Vahdettin’in “Östersen devleti kurtarabilirsin” lafı, İngilizlerin isteğinin yerine getirilip, Türk direnişinin yok edilmesiydi!.. Dikkat edin o konuşmasında “Devleti kurtarabilirsin” diyor zaten, vatanı milleti değil!.. Şimdi soralım:
Vahdettin ve tabi soysuz Sadrazam Damat Ferit, vatanseverlerin İngilizlere ihbar edilip önce meşhur Bekirpaşa zindanına, ardından yıllar sürecek Malta sürgününe gönderilmesinde başrolü oynamadılar mı?!
Aynı padişah, Mustafa Kemal’in gerçek niyeti ortaya çıkınca, Mustafa Sabri denilen hainin kaleme aldığı, Şeyhülislam sıfatlı Dürrizade Abdullah isimli hainin fetva verdiği idam kararı için emir vermedi mi?!..
Aynı soysuz, Anzavur Ahmet denilen alçağa “sivil paşalık” unvanı vererek, Kuvayı İnzibatiye’yi kurdurup Anadolu’da isyan çıkartmaya göndermedi mi?!.

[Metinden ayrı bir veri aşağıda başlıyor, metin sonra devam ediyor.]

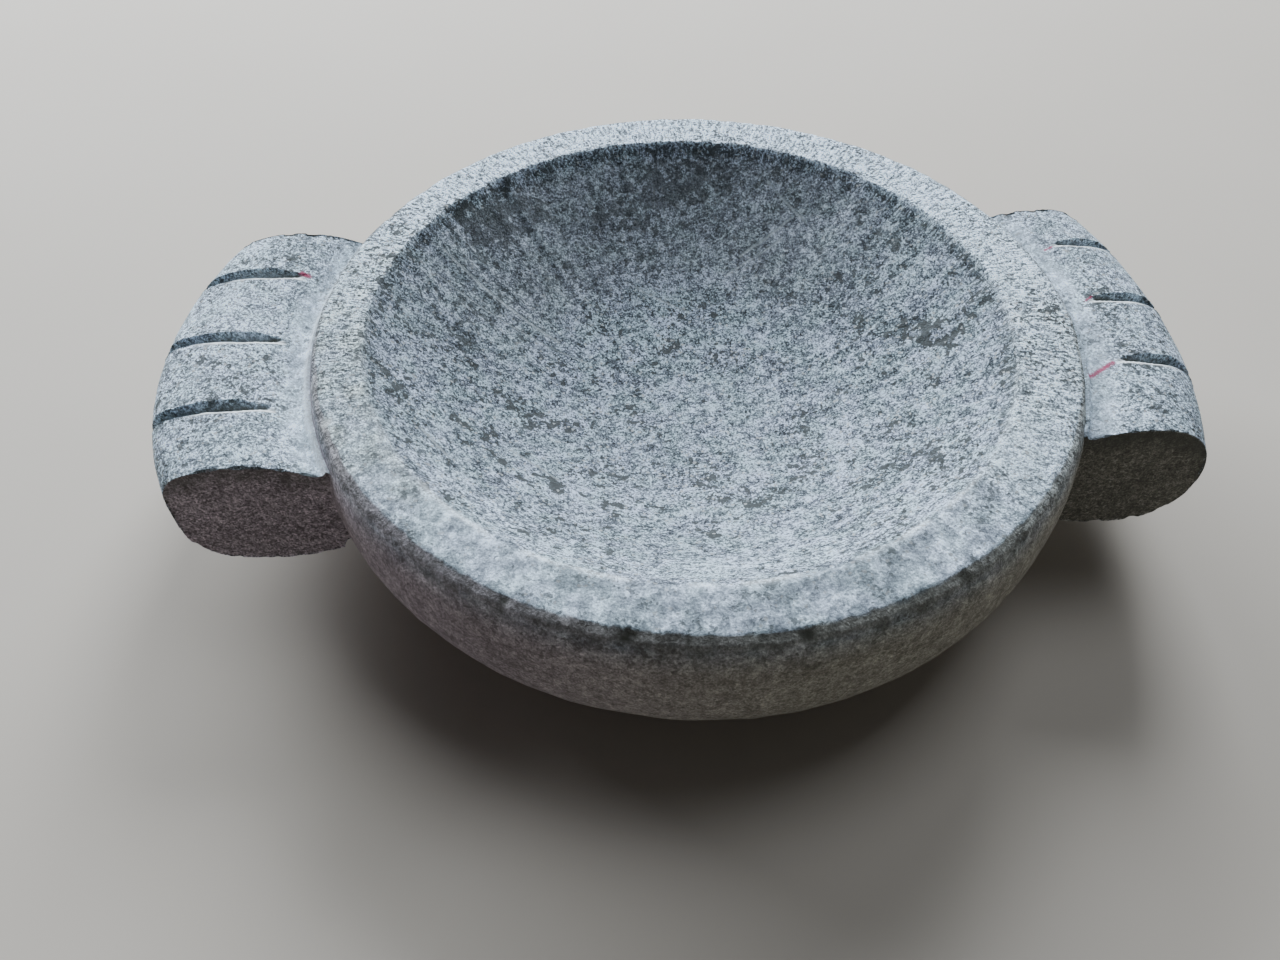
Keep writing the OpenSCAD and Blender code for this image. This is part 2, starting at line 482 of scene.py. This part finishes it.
def handle_loop(top_round, bottom_round):
    """A handle's section from inside the bowl over the crown to the nose at x = 0, and back underneath."""
    ridge = -CROWN_INSET
    top_c = TOP - CROWN_DROP - CROWN_R
    low_c = TOP - UNDERSIDE_DROP + UNDERSIDE_R
    top_x, low_x = -top_round, -bottom_round
    top_z = top_c + math.sqrt((CROWN_R - top_round) ** 2 - (top_x - ridge) ** 2)
    low_z = low_c - math.sqrt((UNDERSIDE_R - bottom_round) ** 2 - (low_x - ridge) ** 2)
    top_a = math.atan2(top_z - top_c, top_x - ridge)
    low_a = math.atan2(low_z - low_c, low_x - ridge)
    nose_z = (top_z + low_z) / 2
    inner = np.array([[SECTION_IN - 6 * MM, nose_z]])
    nose = np.array([[0, nose_z]])
    upper = np.concatenate([
        inner,
        arc(ridge, top_c, CROWN_R, math.acos((SECTION_IN - ridge) / CROWN_R), top_a),
        arc(top_x, top_z, top_round, top_a, 0)[1:],
        nose])
    lower = np.concatenate([
        inner,
        arc(ridge, low_c, UNDERSIDE_R, -math.acos((SECTION_IN - ridge) / UNDERSIDE_R), low_a),
        arc(low_x, low_z, bottom_round, low_a, 0)[1:],
        nose])
    return np.concatenate([resample(upper, N_LINE), resample(lower, N_LINE)[-2:0:-1]])


def inward_way(loop):
    """Unit vectors that point into the section from each point of its loop."""
    ahead = np.roll(loop, -1, 0) - np.roll(loop, 1, 0)
    inward = np.stack([ahead[:, 1], -ahead[:, 0]], 1)
    inward /= np.linalg.norm(inward, axis=1, keepdims=True)
    towards_middle = np.array([-CROWN_INSET, loop[:, 1].mean()]) - loop
    return inward * np.sign((inward * towards_middle).sum(1, keepdims=True))


def handle_stations(half, grooves):
    """Places along the handle, close together at each groove and at the ends."""
    fine, coarse, near_groove = 0.25 * MM, 0.8 * MM, 2.8 * MM
    places = [-half]
    while places[-1] < half:
        y = places[-1]
        near = min(abs(y - middle) for middle, inner in grooves)
        at_end = min(half - y, y + half) < 1.5 * MM
        step = fine if near < near_groove or at_end else min(coarse, max(fine, near - near_groove))
        places.append(y + step)
    places[-1] = half
    return np.array(places)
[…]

Aynı Vahdettin, Kurtuluş Savaşı başarıya ulaşınca, İngilizlere yalvar yakar “Beni kurtarın” diyerek, ailesiyle birlikte Malaya Zırhlısı’na binerek vatanından defolup gitmedi mi?!.
Mustafa Kemal, bu rezil kaçıştı öğrendiğinde ne demişti biliyor musunuz:
-Gerçekten, neden ve nasıl olursa olsun, Vahdettin gibi özgürlüğünü ve canını kendi ulusu içinde tehlikede görebilecek kertede aşağılık bir yaratığın bir dakika bile olsa, bir ulusun başında bulunduğunu düşünmek ne acıklıdır!..
O tarih kitabını yazanların, okullara dağıtanların yüreği, Büyük Devrimci’nin bu sözlerini yazmaya yeter mi, asıl soru budur!!!